Il y a aussi je crois l’angoisse de mort présente au moment même de la naissance d’un enfant, pour l’enfant lui-même, sans doute, mais aussi pour la mère. Avec les progrès de la médecine, sans doute cette angoisse s’est-elle en partie allégée, mais ce n’est pas certain. Cette présence de la mort au moment même de la naissance doit être inscrite dans beaucoup d’histoires familiales. Ce fut le cas pour Marie Bonaparte. Sa mère mourut quelques jours après sa naissance, sans doute d’embolie pulmonaire (Cet événement doit avoir expliqué en grande partie sa frigidité rebelle à toute analyse).
Ces rêves de difficultés à prendre le train peuvent nous mener fort loin de ce contenu manifeste. De plus cela m’a fait penser à la phobie des trains de Freud. Il devait bien connaître la question.
Ce que Freud écrit de ces rêves liés à l’angoisse de mort m’a fait penser à un événement que Jones décrit dans la biographie de Freud. Freud, en présence de quelques analystes mais surtout de Karl Jung, avait eu un malaise dans la salle à manger du Park Hôtel à Munich, il était tombé dans les pommes et en sortant de son malaise il avait murmuré “ Qu’il doit être bon de mourir !”

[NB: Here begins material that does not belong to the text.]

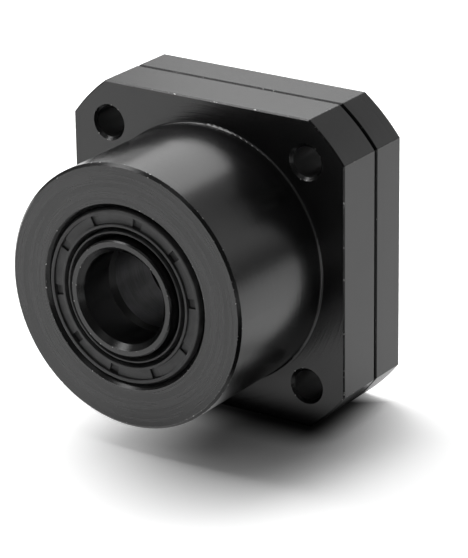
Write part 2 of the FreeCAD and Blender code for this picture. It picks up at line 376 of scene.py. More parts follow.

Karl Jung s’était intéressé à ce “petit morceau de névrose dont il conviendrait de s’occuper” et Freud l’avait vigoureusement envoyé sur les roses en lui répondant : “ Que chacun s’occupe de sa propre névrose avant de s’occuper de celle de son voisin !”
Ce commentaire de Freud ferait-il donc exception à l’angoisse de mort ou bien faudrait-il le traduire ainsi “qu’il doit être bon de le faire mourir, lui ! “ Le contexte du malaise, peut le suggérer.